= Amvrosije Janković =

Serbian painter-iconographer

Ambrozije or Amvrosije Janković (Амброзије/Амвросије Јанковић; born around 1730) was a Serbian painter-iconographer.

==Life and work==
Janković was born in Sečuj, a village in Hungary. He was educated at Szentendre in the Seminary of Bishop Vasilije Dimitrijević (1728–1748) of the Eparchy of Buda and then went to study art at the atelier of Jov Vasilijevič in Sremski Karlovci.

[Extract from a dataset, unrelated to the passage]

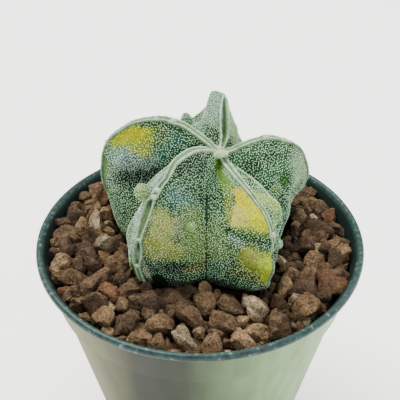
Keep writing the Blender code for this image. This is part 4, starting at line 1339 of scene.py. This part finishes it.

In 1760 he became a monk and settled in the Rakovac Monastery, located in Srem, where he wrote that he was an artist and icon painter and that in 1760 he received 6 ducats in prize money for his work. He learned his art under the tutelage of Baroque painter Jov Vasiljevič who was the court painter of Patriarch Arsenije IV Jovanović Šakabenta. In the church in Kamenica he painted in 1760, the Annunciation, Christ and the Mother of God, the Coronation of the Mother of God, and the Hymn of the Mother of God: O Tebje Raduljetsja. Afterward, he worked at Vukovar and Rakovica Monastery, his most important work.

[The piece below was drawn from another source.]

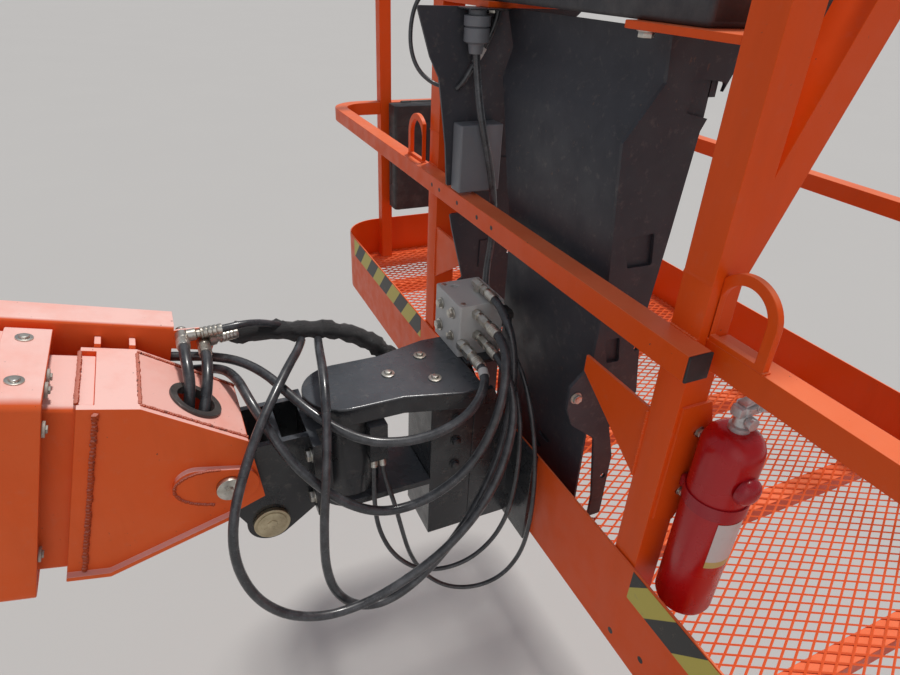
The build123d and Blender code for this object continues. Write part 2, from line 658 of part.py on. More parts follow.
# Platform: floor frame, floor, toe board
SIDE_Y = DECK_WIDTH / 2
with BuildPart() as floor_frame:
    with BuildSketch(DECK_TOP.offset(-FLOOR_SHEET - FRAME_TUBE)):
        with Locations((DECK_DEPTH / 2, 0)):
            RectangleRounded(DECK_DEPTH - 2 * TOE_SHEET, DECK_WIDTH - 2 * TOE_SHEET, DECK_CORNER - TOE_SHEET)
            RectangleRounded(DECK_DEPTH - 2 * TOE_SHEET - 2 * FRAME_TUBE,
                             DECK_WIDTH - 2 * TOE_SHEET - 2 * FRAME_TUBE,
                             DECK_CORNER - TOE_SHEET - FRAME_TUBE, mode=Mode.SUBTRACT)
            with GridLocations(0, FRAME_PITCH, 1, 7):
                Rectangle(DECK_DEPTH - 2 * TOE_SHEET - FRAME_TUBE, FRAME_TUBE)
    extrude(amount=FRAME_TUBE)
write(floor_frame, "floor_frame")

with BuildPart() as floor_plate:
    with BuildSketch(DECK_TOP.offset(-FLOOR_SHEET)):
        with Locations((DECK_DEPTH / 2, 0)):
            RectangleRounded(DECK_DEPTH - 2 * TOE_SHEET, DECK_WIDTH - 2 * TOE_SHEET, DECK_CORNER - TOE_SHEET)
            with GridLocations(GRID_PITCH_X, GRID_PITCH_Y, GRID_X, GRID_Y):
                Rectangle(GRID_PITCH_X - GRID_WEB, GRID_PITCH_Y - GRID_WEB, mode=Mode.SUBTRACT)
    extrude(amount=FLOOR_SHEET)
write(floor_plate, "floor_mesh")

with BuildPart() as toe_board:
    with BuildSketch(DECK_TOP.offset(TOE_BOTTOM)):
        with Locations((DECK_DEPTH / 2, 0)):
            RectangleRounded(DECK_DEPTH, DECK_WIDTH, DECK_CORNER)
            RectangleRounded(DECK_DEPTH - 2 * TOE_SHEET, DECK_WIDTH - 2 * TOE_SHEET, DECK_CORNER - TOE_SHEET,
                             mode=Mode.SUBTRACT)
    extrude(amount=TOE_TOP - TOE_BOTTOM)
write(toe_board, "toe_board")

# Posts: places across the platform and the height of their tops
POST_TOP = TOP_RAIL_TOP - RAIL
SIDE_POSTS = (
    [(x, -END_RAIL_Y, TOP_RAIL_TOP) for x in GATE_POST_X]
    + [(x, END_RAIL_Y, POST_TOP) for x in END_POST_X]
    + [(FAR_RAIL_X, y, POST_TOP) for y in FAR_POST_Y]
)
with BuildPart() as rail_posts:
    for x, y, top in SIDE_POSTS:
        with BuildSketch(DECK_TOP):
            with Locations((x, y)):
                Rectangle(RAIL, RAIL)
        extrude(amount=top)
write(rail_posts, "rail_posts")

with BuildPart() as boom_side_posts:
    with BuildSketch(DECK_TOP):
        with Locations((POST_X, -POST_Y), (POST_X, POST_Y)):
            Rectangle(POST, POST)
    extrude(amount=POST_TOP)
    BRACE_TOP = POST_TOP
    LEAN = tan(radians(BRACE_LEAN))
    BRACE_HALF = POST / 2 / cos(radians(BRACE_LEAN))
    with BuildSketch(DECK_SIDE.offset(POST_Y - POST / 2)):
        with BuildLine():
            Polyline((POST_X - BRACE_HALF, BRACE_FOOT_Z), (POST_X + BRACE_HALF, BRACE_FOOT_Z),
                     (POST_X + BRACE_HALF + (BRACE_TOP - BRACE_FOOT_Z) * LEAN, BRACE_TOP),
                     (POST_X - BRACE_HALF + (BRACE_TOP - BRACE_FOOT_Z) * LEAN, BRACE_TOP), close=True)
        make_face()
    extrude(amount=POST)
    with BuildSketch(DECK_SIDE.offset(-POST_Y - POST / 2)):
        with BuildLine():
            Polyline((POST_X - BRACE_HALF, BRACE_FOOT_Z), (POST_X + BRACE_HALF, BRACE_FOOT_Z),
                     (POST_X + BRACE_HALF + (BRACE_TOP - BRACE_FOOT_Z) * LEAN, BRACE_TOP),
                     (POST_X - BRACE_HALF + (BRACE_TOP - BRACE_FOOT_Z) * LEAN, BRACE_TOP), close=True)
        make_face()
    extrude(amount=POST)
write(boom_side_posts, "boom_side_posts")


def rail_bar(corners, top):
    """Run a square tube along corners on one level, open at its ends."""
    for width, lift, mode in ((RAIL, 0, Mode.ADD), (RAIL - 2 * RAIL_WALL, RAIL_WALL, Mode.SUBTRACT)):
        with BuildSketch(DECK_TOP.offset(top - RAIL + lift)) as band:
            with BuildLine():
                FilletPolyline(*corners, radius=RAIL_CORNER)
            trace(line_width=width)
        extrude(band.sketch, amount=width, mode=mode)


NEAR_FACE = POST_Y + POST / 2
GATE_LEFT, GATE_RIGHT = GATE_POST_X
with BuildPart() as mid_rail:
    rail_bar([(FRONT_RAIL_X, FRONT_RAIL_END), (FRONT_RAIL_X, END_RAIL_Y), (FAR_RAIL_X, END_RAIL_Y),
              (FAR_RAIL_X, -END_RAIL_Y), (GATE_RIGHT + RAIL / 2, -END_RAIL_Y)], MID_RAIL_TOP)
    rail_bar([(SIDE_RAIL_X, -NEAR_FACE), (SIDE_RAIL_X, -END_RAIL_Y), (GATE_LEFT - RAIL / 2, -END_RAIL_Y)],
             MID_RAIL_TOP)
    for x, y, top in SIDE_POSTS:
        with BuildSketch(DECK_TOP):
            with Locations((x, y)):
                Rectangle(RAIL, RAIL)
        extrude(amount=TOP_RAIL_TOP, mode=Mode.SUBTRACT)
write(mid_rail, "mid_rail")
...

It is known that in late 1771 he started painting in the dining room of the Vrdnik Monastery on the theme of the Battle of Kosovo, which he painted and finished in 1776 after more than four years of work. It is one of the most interesting works of the last of monk-painters, of this new style.

Stylistically Ambrozije Janković's frescoes have both the elements of medieval and Baroque painting, giving him an honored place in the line of great Serbian artists Jakov Orfelin, Zaharije Orfelin, Teodor Kračun, Teodor Ilić Češljar and other academy-educated painters of that time.